Generate random data sample.

Inputs

  • None

Outputs

  • Data: randomly generated data

Random Data allows creating random data sets, where variables correspond to the selected distributions. The user can specify the number of rows (samples) and the number of variables for each distribution. Distributions from the Scipy’s [stats](https://docs.scipy.org/doc/scipy/reference/stats.html) module are used.

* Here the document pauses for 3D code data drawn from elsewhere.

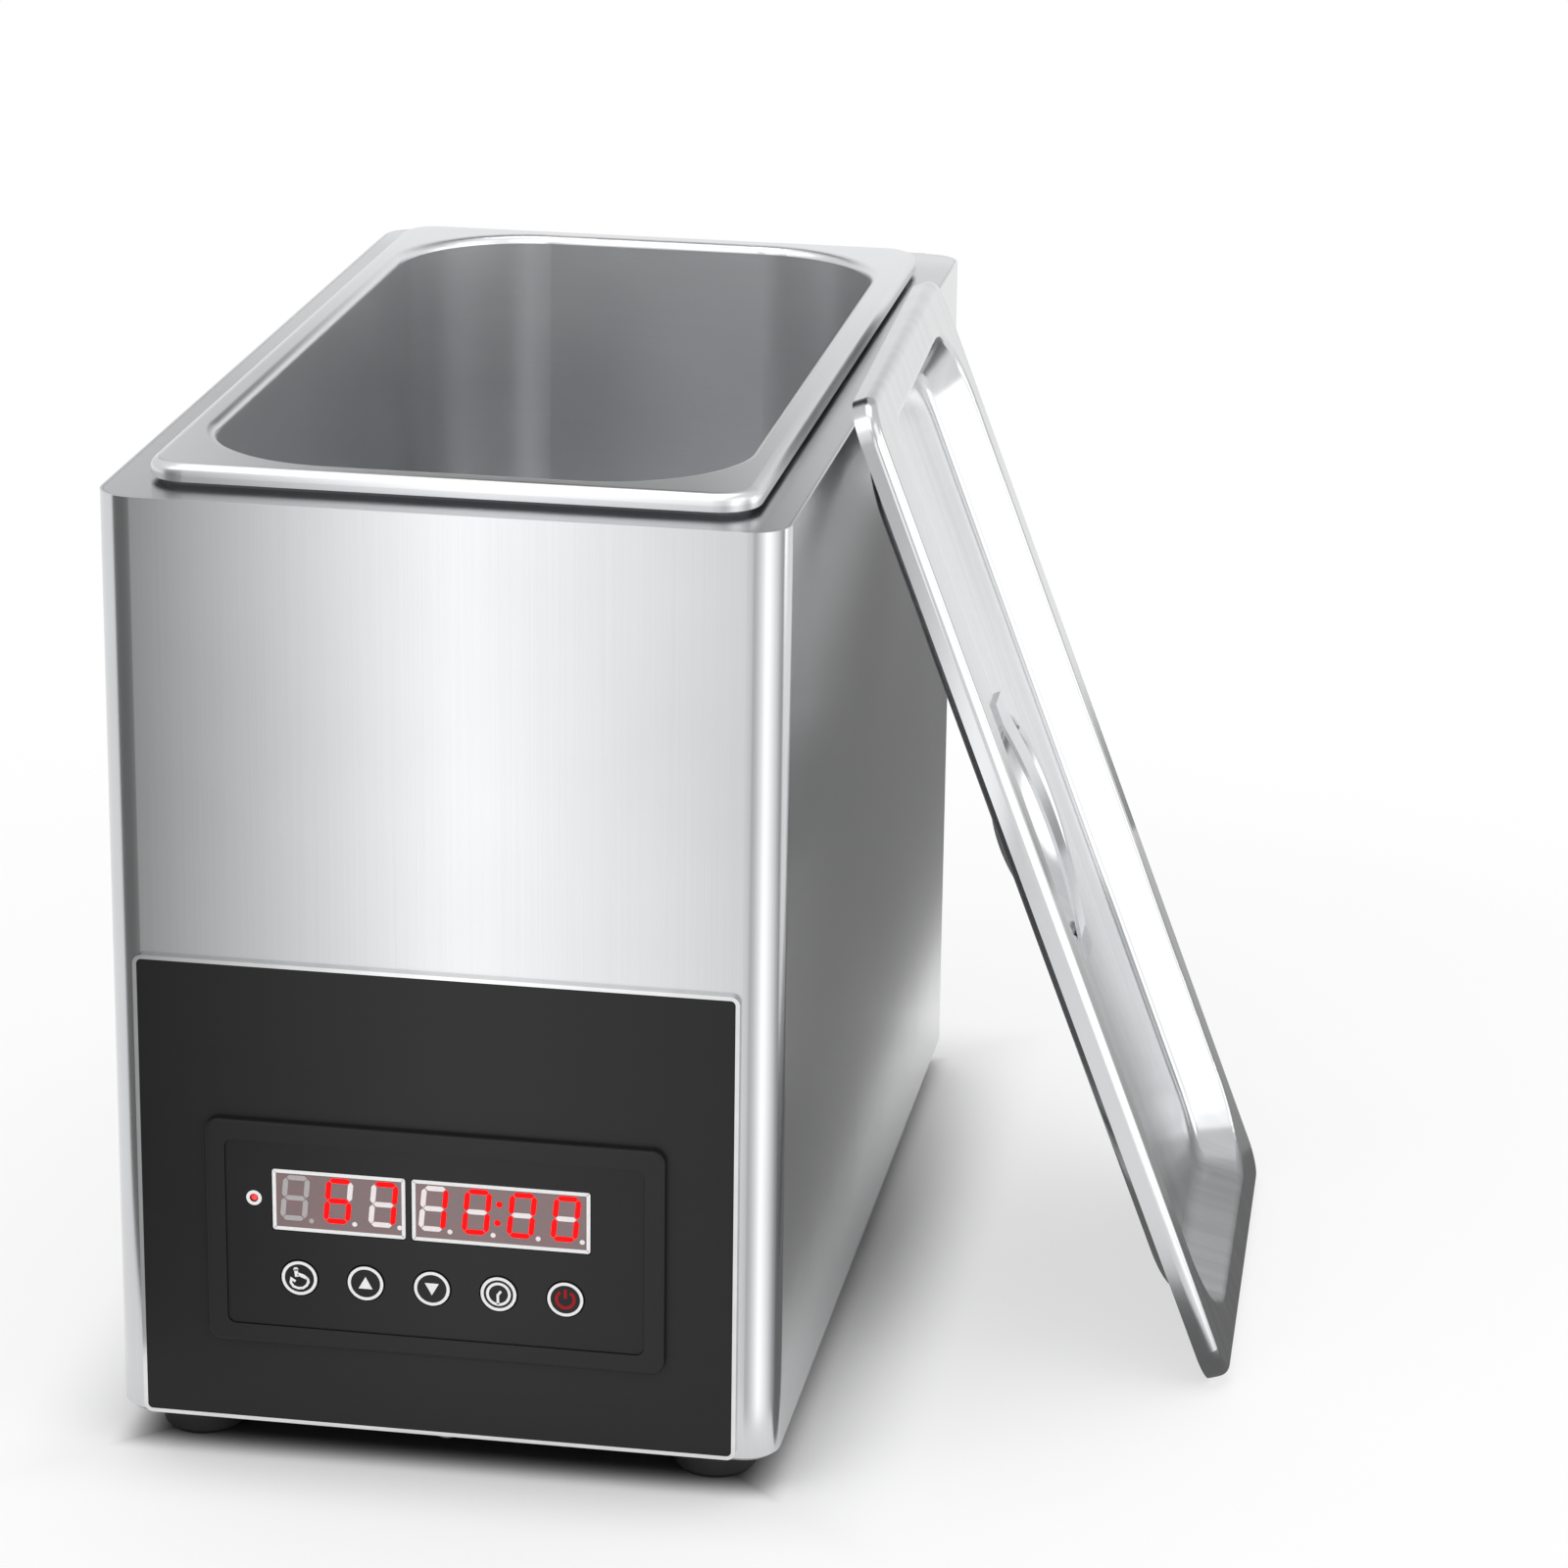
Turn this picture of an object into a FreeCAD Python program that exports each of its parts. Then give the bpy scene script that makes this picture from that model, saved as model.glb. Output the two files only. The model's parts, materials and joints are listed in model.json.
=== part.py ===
import FreeCAD, Part
import math
import os

# Counter-top electric egg boiler: a folded stainless casing on rubber feet, a deep third-size
# gastronorm tank hung in its top, a heater under the tank, a control panel on the front, and a
# pressed lid taken off and leant on the casing's right side.
# Frame: origin on the bench under the middle of the casing, +X right, +Y back, +Z up, millimetres.

V = FreeCAD.Vector
AXIS_X = V(1, 0, 0)
AXIS_Y = V(0, 1, 0)
AXIS_Z = V(0, 0, 1)

# ---------------------------------------------------------------- driving sizes: casing
side_ledge = 11.0  # tank flange to the casing's side
front_ledge = 12.5  # tank flange to the casing's front
back_ledge = 21.5
plenum_height = 85.9  # casing's lower edge to the tank's underside
casing_corner_radius = 11.0
casing_sheet = 0.8
casing_return = 15.0  # flat strip folded in at each back corner
casing_flange = 14.0  # flange folded in along the lower edge
foot_height = 12.0  # from the bench to the casing's lower edge
sheet_clearance = 0.1  # between sheets that nest
top_skirt = 14.0  # turned-down edge of the top frame, outside
top_lip = 6.0  # turned-down edge of the top frame, round the tank

# ---------------------------------------------------------------- driving sizes: tank
flange_length = 325.0  # third-size gastronorm
flange_width = 176.0
flange_corner_radius = 12.0
flange_rim_radius = 3.2
flange_rim_drop = 5.0
flange_height = 6.7  # top of the flange above the ledge
tank_strip = 9.5  # flat strip from the flange's edge to the opening
tank_opening_radius = 42.0
tank_depth = 200.0
tank_taper = 3.0
tank_floor_radius = 25.0
tank_sheet = 0.8
tank_bend_radius = 2.8
tank_frame_gap = 4.0  # tank wall to the top frame's opening
seal_clearance = 0.3

# ---------------------------------------------------------------- driving sizes: lid
lid_length = 325.0
lid_width = 176.0
lid_corner_radius = 12.0
lid_rim_radius = 3.2
lid_rim_drop = 7.0
lid_strip = 13.0
lid_recess_radius = 28.0
lid_recess_depth = 13.0
lid_recess_taper = 9.0
lid_floor_radius = 6.0
lid_bend_radius = 3.0
lid_sheet = 0.8
dish_radius = 37.0
dish_depth = 13.0
dish_bend_radius = 4.0
strap_width = 14.0
strap_thickness = 1.2
strap_rise = 3.0
strap_tab = 7.0
lid_lean = 69.0  # degrees from the bench
lid_yaw = 1.6  # degrees, far end nearer the casing
lid_centre_y = 5.5
lid_seat_gap = 0.3

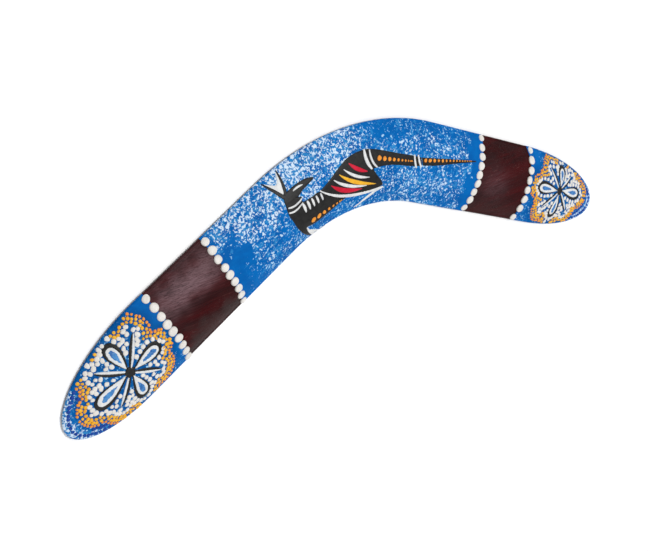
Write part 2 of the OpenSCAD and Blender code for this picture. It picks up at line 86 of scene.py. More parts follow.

![](images/Random-Data1-stamped.png)

  1. [Normal](https://docs.scipy.org/doc/scipy/reference/generated/scipy.stats.norm.html#scipy.stats.norm): A normal continuous random variable. Set the number of variables, the mean and the variance.
  2. [Bernoulli](https://docs.scipy.org/doc/scipy/reference/generated/scipy.stats.bernoulli.html#scipy.stats.bernoulli): A Bernoulli discrete random variable. Set the number of variables and the probability mass function.
  3. [Binomial](https://docs.scipy.org/doc/scipy/reference/generated/scipy.stats.binom.html#scipy.stats.binom): A binomial discrete random variable. Set the number of variables, the number of trials and probability of success.
  4. [Uniform](https://docs.scipy.org/doc/scipy/reference/generated/scipy.stats.uniform.html#scipy.stats.uniform): A uniform continuous random variable. Set the number of variables and the lower and upper bound of the distribution.
  5. [Discrete uniform](https://docs.scipy.org/doc/scipy/reference/generated/scipy.stats.randint.html#scipy.stats.randint): A uniform discrete random variable. Set the number of variables and the number of values per variable.
  6. [Multinomial](https://docs.scipy.org/doc/scipy/reference/generated/scipy.stats.multinomial.html#scipy.stats.multinomial): A multinomial random variable. Set the probabilities and the number of trials. The probabilities should sum to one. The number of probabilities corresponds to the final number of variables generated.
  7. Add more variables… enables selecting new distributions from the list and with that adding additional variables. Distributions can be removed by pressing an X in the top left corner of each distribution.
  8. Define the sample size (i.e. number of rows, default 1000) and press Generate to output the data set.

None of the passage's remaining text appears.